As of August 2025, Red Wings Airlines operates the following aircraft:

Red Wings Airlines fleet
| Aircraft | In service | Orders | Passengers |  |  | Notes |
| J | Y | Total |
| Boeing 777-200ER | 3 | — | — | 412 | 412 |  |
| Sukhoi Superjet 100-95 | 22 | 38 | — | 100 | 100 | Overall order of 60 aircraft. |
| Tupolev Tu-214 | 5 | — | — | 194 | 194 | Used for international flights. |
| Yakovlev MC-21-300 | — | 16 | TBA |  |  |  |
| Total | 27 | 54 |  |  |  |  |

===Retired fleet===
Red Wings Airlines previously also operated the following types of aircraft:
- Airbus A320-200
- Airbus A321-200
- Ilyushin Il-76
- Tupolev Tu-154
- Tupolev Tu-204-100

==Accidents and incidents==
- On 29 December 2012, at 16:35 local time (12:35 GMT), Red Wings Airlines Flight 9268, a Tupolev Tu-204-100В (Registration: RA-64047, c/n: 1450743164047, s/n: 047, built: 2008) crashed on landing after overrunning Runway 19 at Vnukovo International Airport (VKO) following a non-revenue repositioning flight originating from Pardubice Airport, Czech Republic.

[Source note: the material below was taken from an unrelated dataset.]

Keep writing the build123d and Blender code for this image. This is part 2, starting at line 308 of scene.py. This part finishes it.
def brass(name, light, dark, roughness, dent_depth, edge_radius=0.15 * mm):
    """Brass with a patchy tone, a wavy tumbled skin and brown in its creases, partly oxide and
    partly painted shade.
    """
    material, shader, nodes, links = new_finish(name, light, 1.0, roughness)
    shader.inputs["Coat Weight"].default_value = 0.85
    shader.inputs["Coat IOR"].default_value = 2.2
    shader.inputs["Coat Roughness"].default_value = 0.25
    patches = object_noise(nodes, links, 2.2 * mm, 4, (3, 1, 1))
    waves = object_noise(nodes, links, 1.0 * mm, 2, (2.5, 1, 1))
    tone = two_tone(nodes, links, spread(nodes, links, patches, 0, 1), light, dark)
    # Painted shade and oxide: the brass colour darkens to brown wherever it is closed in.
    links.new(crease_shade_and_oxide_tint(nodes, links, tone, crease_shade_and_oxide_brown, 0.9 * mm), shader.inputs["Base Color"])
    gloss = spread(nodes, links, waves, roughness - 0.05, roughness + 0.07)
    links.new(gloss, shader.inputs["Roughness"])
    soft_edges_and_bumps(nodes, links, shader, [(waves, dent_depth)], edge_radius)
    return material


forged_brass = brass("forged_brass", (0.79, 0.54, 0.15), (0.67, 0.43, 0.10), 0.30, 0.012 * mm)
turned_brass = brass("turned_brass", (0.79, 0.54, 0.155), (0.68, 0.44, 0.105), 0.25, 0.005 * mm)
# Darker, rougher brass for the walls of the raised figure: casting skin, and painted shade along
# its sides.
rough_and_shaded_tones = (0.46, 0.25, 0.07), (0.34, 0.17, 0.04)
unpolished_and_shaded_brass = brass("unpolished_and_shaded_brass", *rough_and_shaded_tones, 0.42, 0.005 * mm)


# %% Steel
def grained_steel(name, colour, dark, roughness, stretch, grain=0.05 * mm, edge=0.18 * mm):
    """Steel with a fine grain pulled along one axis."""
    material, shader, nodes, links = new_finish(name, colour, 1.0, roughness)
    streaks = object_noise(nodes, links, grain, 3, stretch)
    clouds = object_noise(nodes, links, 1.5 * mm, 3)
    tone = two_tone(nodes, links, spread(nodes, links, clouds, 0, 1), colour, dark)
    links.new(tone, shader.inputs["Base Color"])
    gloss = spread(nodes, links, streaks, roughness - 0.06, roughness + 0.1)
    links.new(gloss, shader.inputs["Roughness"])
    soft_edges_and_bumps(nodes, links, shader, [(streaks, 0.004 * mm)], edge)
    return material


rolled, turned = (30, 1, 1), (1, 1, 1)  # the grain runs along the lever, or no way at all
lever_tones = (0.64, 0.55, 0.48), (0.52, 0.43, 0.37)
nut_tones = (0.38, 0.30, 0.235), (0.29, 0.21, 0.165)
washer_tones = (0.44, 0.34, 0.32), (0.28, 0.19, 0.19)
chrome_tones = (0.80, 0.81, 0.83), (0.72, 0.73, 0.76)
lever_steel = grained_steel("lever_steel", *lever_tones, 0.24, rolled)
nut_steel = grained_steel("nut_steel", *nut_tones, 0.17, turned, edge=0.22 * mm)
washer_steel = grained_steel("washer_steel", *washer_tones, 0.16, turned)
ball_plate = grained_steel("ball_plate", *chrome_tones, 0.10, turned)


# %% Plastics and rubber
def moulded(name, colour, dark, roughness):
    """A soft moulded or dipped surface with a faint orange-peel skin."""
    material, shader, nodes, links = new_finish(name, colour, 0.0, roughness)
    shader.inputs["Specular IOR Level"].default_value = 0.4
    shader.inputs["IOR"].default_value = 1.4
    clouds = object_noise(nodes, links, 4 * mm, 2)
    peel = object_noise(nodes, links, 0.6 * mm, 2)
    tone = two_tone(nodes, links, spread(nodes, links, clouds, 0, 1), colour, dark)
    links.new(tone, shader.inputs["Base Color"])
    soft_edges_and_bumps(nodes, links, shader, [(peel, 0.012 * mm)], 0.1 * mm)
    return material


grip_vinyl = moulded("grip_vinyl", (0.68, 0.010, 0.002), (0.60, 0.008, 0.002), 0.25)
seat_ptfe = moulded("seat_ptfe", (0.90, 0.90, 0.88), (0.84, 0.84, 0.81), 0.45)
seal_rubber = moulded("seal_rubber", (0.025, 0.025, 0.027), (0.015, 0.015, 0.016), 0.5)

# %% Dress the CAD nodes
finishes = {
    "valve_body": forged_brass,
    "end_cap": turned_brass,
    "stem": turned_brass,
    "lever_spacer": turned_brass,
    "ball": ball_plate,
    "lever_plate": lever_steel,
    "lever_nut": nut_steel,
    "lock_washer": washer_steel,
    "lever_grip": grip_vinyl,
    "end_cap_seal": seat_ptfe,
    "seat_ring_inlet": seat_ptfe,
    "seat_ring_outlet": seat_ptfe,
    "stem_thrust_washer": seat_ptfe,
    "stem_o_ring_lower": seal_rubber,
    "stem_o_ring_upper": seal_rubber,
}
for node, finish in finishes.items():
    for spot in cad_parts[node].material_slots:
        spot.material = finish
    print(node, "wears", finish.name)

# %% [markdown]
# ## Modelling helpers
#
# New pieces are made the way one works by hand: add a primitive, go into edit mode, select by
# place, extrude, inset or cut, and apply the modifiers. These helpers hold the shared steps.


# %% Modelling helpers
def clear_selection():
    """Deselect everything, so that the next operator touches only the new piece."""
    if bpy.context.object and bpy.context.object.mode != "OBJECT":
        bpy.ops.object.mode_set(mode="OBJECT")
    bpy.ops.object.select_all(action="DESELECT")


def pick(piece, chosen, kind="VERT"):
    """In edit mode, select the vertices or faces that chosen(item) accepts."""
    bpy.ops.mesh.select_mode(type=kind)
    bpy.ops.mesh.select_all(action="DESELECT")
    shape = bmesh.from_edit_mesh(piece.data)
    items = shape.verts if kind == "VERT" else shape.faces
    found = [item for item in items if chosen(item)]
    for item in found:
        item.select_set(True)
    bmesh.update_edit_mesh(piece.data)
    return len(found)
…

The aircraft broke up and came to a stop on elevated highway M3 about 400 m past the runway's end. There were eight crew members on board of whom five were killed and the other three seriously injured. The fatal Vnukovo accident was the second runway overrun incident involving a Red Wings operated Tu-204-100B in nine days following a Moscow Vnukovo to Novosibirsk flight on 20 December 2012 that overran Runway 25 at Tolmachevo Airport by 1,150 ft into an open field. Initial flight data recorder readouts indicate that brake failure, as well as engine thrust reverser issues, were major contributing causes in both overruns resulting in the issuance of additional airworthiness directives. Russia's Interstate Aviation Committee (IAC) later determined that, as in the precursor non-fatal overrun incident in Novosibirsk, the fatal Moscow accident was caused by a failure of the compression switches in two of the three landing gear assemblies to close on touchdown thus causing the engine thrust reverser shells to fail to deploy.

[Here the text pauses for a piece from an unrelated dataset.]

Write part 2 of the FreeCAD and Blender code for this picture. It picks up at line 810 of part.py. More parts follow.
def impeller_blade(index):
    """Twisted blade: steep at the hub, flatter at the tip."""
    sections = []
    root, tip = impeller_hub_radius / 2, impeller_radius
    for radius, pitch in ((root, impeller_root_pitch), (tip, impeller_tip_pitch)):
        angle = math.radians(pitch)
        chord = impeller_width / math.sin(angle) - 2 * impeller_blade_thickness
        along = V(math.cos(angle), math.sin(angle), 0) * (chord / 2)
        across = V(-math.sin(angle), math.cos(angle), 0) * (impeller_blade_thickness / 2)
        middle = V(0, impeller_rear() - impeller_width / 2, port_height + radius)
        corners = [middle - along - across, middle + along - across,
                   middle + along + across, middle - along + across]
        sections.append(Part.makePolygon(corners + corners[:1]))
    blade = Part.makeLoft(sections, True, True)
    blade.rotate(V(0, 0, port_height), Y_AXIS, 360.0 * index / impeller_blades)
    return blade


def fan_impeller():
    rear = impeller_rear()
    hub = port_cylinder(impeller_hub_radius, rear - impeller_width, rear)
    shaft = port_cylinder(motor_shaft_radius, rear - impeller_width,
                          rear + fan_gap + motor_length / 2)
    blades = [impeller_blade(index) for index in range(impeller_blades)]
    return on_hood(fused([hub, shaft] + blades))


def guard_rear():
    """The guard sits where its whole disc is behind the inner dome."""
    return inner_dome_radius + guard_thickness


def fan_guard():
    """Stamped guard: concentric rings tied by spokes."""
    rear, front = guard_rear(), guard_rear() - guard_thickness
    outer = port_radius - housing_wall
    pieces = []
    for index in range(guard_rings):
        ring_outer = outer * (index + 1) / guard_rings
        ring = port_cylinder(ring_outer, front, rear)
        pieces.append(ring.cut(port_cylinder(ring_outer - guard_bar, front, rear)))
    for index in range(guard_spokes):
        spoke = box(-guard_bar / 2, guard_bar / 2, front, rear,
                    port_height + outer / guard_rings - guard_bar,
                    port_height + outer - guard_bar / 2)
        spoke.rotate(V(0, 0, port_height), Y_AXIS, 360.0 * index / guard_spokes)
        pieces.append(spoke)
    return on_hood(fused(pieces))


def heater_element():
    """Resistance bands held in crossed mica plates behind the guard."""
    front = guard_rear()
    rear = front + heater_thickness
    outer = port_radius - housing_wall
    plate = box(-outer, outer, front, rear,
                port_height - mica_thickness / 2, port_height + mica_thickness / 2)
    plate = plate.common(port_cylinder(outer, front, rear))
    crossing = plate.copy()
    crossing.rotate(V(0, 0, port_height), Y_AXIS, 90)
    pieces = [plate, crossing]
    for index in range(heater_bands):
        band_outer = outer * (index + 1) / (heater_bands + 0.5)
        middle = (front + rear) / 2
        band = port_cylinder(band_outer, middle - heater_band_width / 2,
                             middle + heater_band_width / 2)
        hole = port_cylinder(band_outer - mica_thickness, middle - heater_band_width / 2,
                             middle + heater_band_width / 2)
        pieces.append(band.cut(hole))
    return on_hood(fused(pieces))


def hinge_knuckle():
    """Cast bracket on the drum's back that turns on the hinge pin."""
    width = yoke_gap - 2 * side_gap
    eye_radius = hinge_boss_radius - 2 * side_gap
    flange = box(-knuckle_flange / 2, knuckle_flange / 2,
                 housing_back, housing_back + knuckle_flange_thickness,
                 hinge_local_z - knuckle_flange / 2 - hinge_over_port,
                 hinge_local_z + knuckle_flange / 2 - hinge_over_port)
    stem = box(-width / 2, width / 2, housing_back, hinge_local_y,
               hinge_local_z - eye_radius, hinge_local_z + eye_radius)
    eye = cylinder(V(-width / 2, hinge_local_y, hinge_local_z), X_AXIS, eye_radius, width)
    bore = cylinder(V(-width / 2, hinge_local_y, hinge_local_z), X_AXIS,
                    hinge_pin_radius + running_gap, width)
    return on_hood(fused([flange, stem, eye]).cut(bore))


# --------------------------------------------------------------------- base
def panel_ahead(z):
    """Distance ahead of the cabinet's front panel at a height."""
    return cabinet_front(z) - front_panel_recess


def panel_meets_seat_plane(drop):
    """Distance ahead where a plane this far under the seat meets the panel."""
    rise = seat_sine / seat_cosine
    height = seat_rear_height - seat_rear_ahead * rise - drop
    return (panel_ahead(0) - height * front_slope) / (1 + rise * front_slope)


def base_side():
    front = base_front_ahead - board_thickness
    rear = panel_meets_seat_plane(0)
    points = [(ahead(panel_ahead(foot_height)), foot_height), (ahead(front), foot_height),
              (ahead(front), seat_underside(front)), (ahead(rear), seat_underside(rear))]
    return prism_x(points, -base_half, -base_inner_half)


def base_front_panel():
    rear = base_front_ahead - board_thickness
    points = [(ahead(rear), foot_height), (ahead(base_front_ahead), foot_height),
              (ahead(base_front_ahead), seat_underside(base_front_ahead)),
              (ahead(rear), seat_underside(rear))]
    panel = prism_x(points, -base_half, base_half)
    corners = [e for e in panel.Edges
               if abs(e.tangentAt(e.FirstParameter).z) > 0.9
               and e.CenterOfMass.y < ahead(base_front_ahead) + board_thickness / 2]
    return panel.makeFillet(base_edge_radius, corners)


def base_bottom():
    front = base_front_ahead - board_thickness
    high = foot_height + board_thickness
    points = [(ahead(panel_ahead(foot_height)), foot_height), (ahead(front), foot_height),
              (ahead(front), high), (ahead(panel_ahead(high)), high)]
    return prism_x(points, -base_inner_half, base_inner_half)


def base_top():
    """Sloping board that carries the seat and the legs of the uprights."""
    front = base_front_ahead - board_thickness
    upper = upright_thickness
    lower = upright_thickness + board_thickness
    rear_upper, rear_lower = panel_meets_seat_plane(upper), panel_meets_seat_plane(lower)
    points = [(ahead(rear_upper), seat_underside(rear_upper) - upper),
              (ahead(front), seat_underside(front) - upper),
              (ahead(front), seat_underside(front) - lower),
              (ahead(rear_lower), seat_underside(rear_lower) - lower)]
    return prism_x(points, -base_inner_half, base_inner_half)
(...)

- On 22 August 2018, one of the Aviadvigatel PS-90 engines of a Red Wings Tu-204 operating flight WZ808 from Ufa to Sochi experienced an engine surge during takeoff from Ufa International Airport and subsequently caught fire. The crew did not receive any fire indications, the automatic fire suppression system did not work, and the manual fire suppression failed to fully extinguish the flames. Emergency services put out the fire after landing while the passengers were evacuated through the right-hand emergency doors via slides. There were no injuries. A Rosaviatsia (Russia's Civil Aviation Authority) commission has been set up to investigate the occurrence.